Am Ende der Straße von Tuléar nach Ifaty (da, wo die Brücke repariert wird, sie wird gar nicht abgerissen – erkennt man aber nicht, weil niemand daran arbeitet, esteht nur ein sehr kleines Schild vorne dran „en travaux“) steht ein Stein mit Aufschriften, wieviel km es bis wohin sind. Obendrüber steht „RN9“. Na herzlichen Glückwunsch, wenn das die nähste Route Nationale wird.
Wider allen Bedenken bringen Alains Jungs uns sicher ins Hotel Paletuvier, wo wir diesmal im zweiten Stock in Nr. 40 mit „Meerblick“ untergebracht sind. Der Blick reicht über eine reichlich siffige „Wasserrinne“, einen kleinen Andenkenmarkt mit vielleicht 30-40 Holzhütten und einem Haufen Müll vor einem Streifen Mangroven. Und einem Hauch von türkisblauen Meer.

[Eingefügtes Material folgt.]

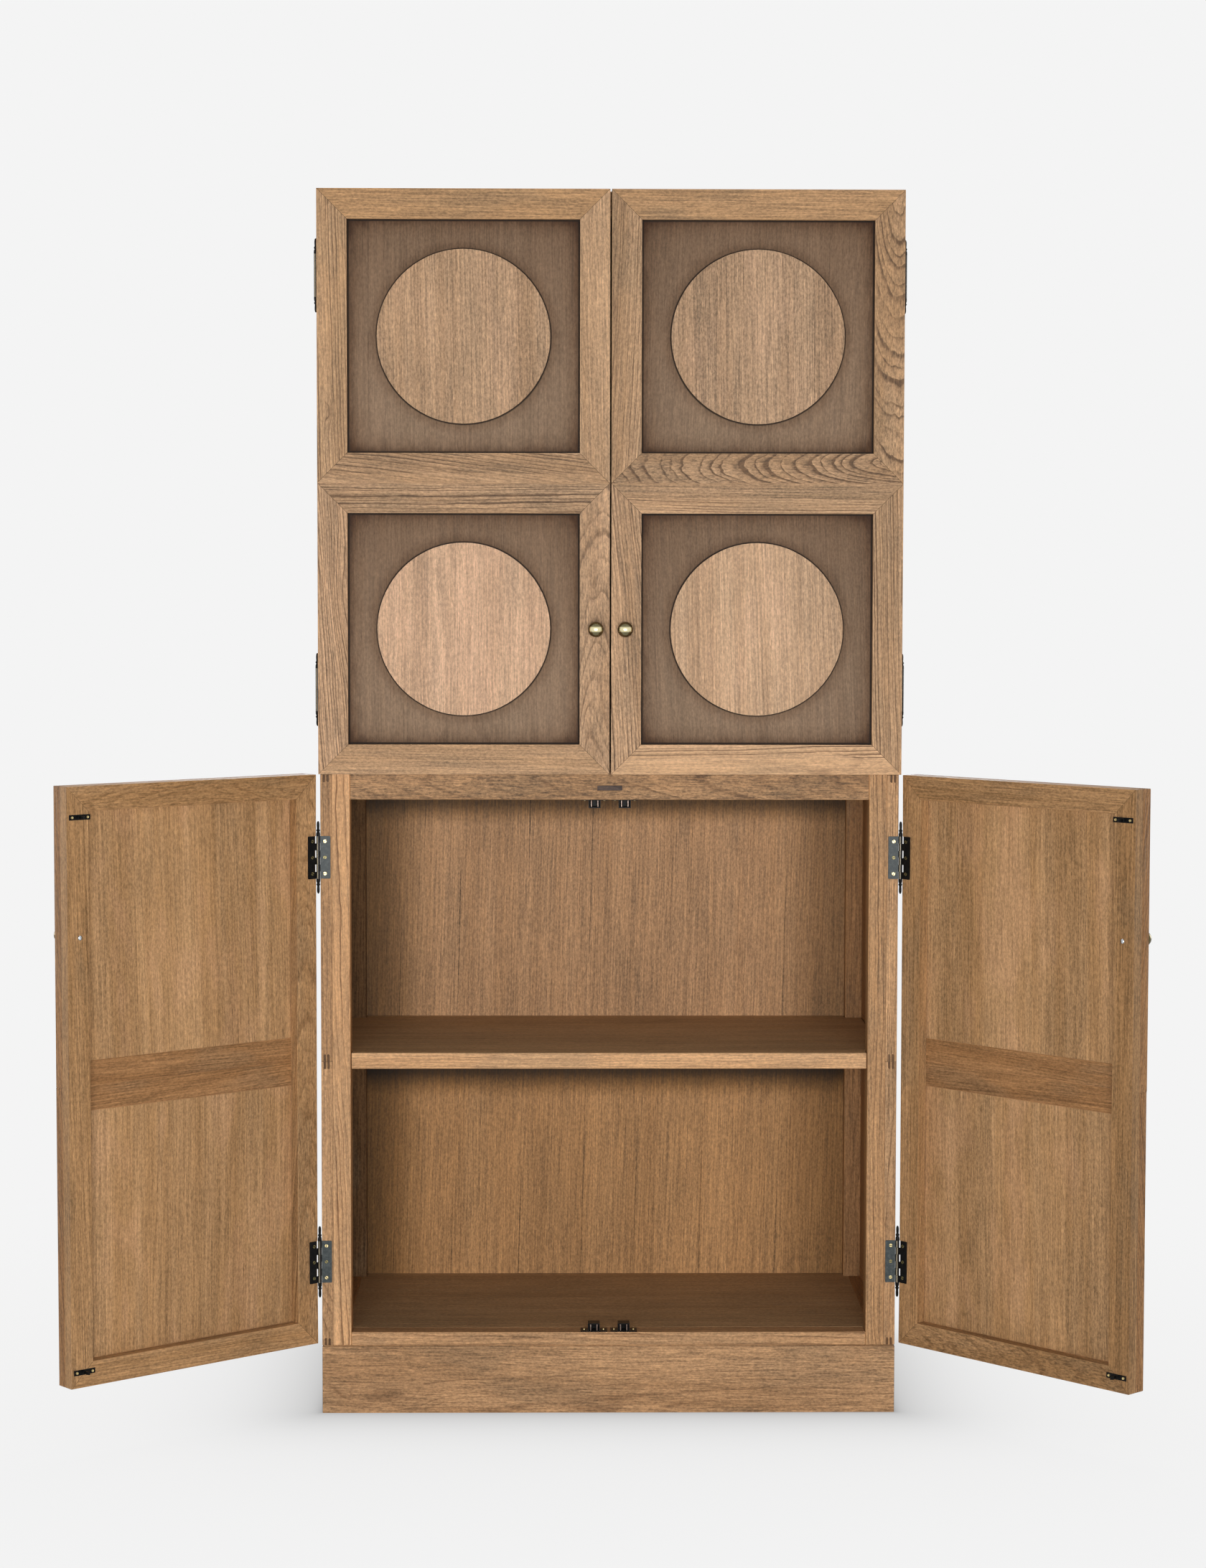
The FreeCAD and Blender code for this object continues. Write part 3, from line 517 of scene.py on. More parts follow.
@dataclass(frozen=True)
class StainedOak(Oak):
    """Veneer under a brown stain, darker at the frame, in its corners and round the disc, partly from the
    stain and partly painted shade; with painted shade towards the top and near-black painted shadow lines.
    """

    opening: Span = (402.5 * MM, 401.5 * MM)
    disc: float = 300 * MM
    stain_and_shade_reach: float = 40 * MM
    ragged_share: float = 0.6
    patches: tuple[float, float, float] = (26.0, 70.0, 70.0)
    crevice: float = 4.5 * MM
    crevice_shadow: float = 0.97
    rim_crevice: float = 3.6 * MM
    rim_shadow: float = 0.92
    top_shade: float = 0.4
    stain_and_shade: Colour = (0.4, 0.29, 0.2)
    edge_stain_and_shade: tuple[Span, ...] = ((1.0, 0.4), (0.4, 0.5))
    corner_stain_and_shade: tuple[Span, ...] = ((1.5, 0.9), (3.5, 0.35))
    rim_stain_and_shade: tuple[Span, ...] = ((0.6, 0.42),)
    shadow_line: Colour = (0.012, 0.007, 0.004)

    def wood(self, wires: Wiring) -> tuple[Socket, Socket, Socket]:
        """Draw the veneer, the stain over it, and its painted shade and shadow lines.

        Returns:
            The colour, the roughness and the height of the surface.
        """
        colour, rough, height = super().wood(wires)
        place = wires.mark("face_place")
        face = wires.split(place)
        wide, tall = (size / 2 for size in self.opening)
        across = wires.minus(wide, wires.sum("ABSOLUTE", face[0]))
        along = wires.minus(tall, wires.sum("ABSOLUTE", face[1]))
        edge = wires.sum("MINIMUM", across, along)
        corner = wires.plus(across, along)
        rim = wires.minus(wires.vectors("LENGTH", place).outputs["Value"], self.disc / 2)
        patch = wires.noise(wires.stretch(wires.mark("log_place"), self.patches), 4.0, 0.65)
        ragged = wires.times(wires.minus(patch, 0.5), self.stain_and_shade_reach * self.ragged_share)
        # Darker near the frame, in its corners and round the disc: partly real stain, partly painted shade.
        for distance, stain_and_shade_steps in (
            (edge, self.edge_stain_and_shade), (corner, self.corner_stain_and_shade), (rim, self.rim_stain_and_shade),
        ):
            moved = wires.plus(distance, ragged)
            for share, strength in stain_and_shade_steps:
                stained = wires.span(moved, 0.0, self.stain_and_shade_reach * share, (strength, 0))
                colour = wires.blend(stained, colour, self.stain_and_shade, "MULTIPLY")
        # Painted shade: the panel darker towards its top.
        fade = wires.span(face[1], -tall, tall, (0, self.top_shade))
        colour = wires.blend(fade, colour, self.stain_and_shade, "MULTIPLY")
        # Painted shadow: near-black lines along the frame's inner edge and round the disc.
        for distance, reach, strength in (
            (edge, self.crevice, self.crevice_shadow), (rim, self.rim_crevice, self.rim_shadow),
        ):
            colour = wires.blend(wires.span(distance, reach / 3, reach, (strength, 0)), colour, self.shadow_line)
        return colour, rough, height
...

Ich hüpfe unten in den Pool, das Wasser ist angenehm warm. Danach ruhe ich ein bisschen auf den Sonnenliegen. Zum Abendessen gehe ich mit Marco und Tanala zum Restaurant gegenüber, das hat heute jedoch geschlossen. Wir fragen ein paar Männer vor dem Hotel. Sie empfehlen uns „La Bernique“, ein kleines Restaurant an einer großen Straße nur ein paar Hundert Meter weiter. Ein sehr netter Kellner namens Bruno bringt uns statt einer Karte gleich eine ganze Tafel samt handgeschriebener Menüs. Es wird ein netter Abend mit guten Gesprächen, leckerer Zebuzunge und einem Crêpe mit Vanillerum. Und einen Passionsfrucht-Rum gibt es umsonst dazu. Im Dunkeln zum Hotel zurücklaufen wollen wir nicht, deshalb pfeift Bruno zwei Pousse-Pousse für uns heran. Eigentlich sind es Cyclo-Pousse, also Fahrradrikschas. Wir steigen ein und rumpeln durch die Schlaglöcher der Straße zurück zum Hotel. Ich denke, dass das kleine Gefährt jeden Moment umkippen müsste, aber es hält. Und Spaß hat es auch noch gemacht. Der nette Fahrer bekommt ein gutes Trinkgeld für den kurzen Spaß, und verabschiedet sich mit Handschlag in die Nacht.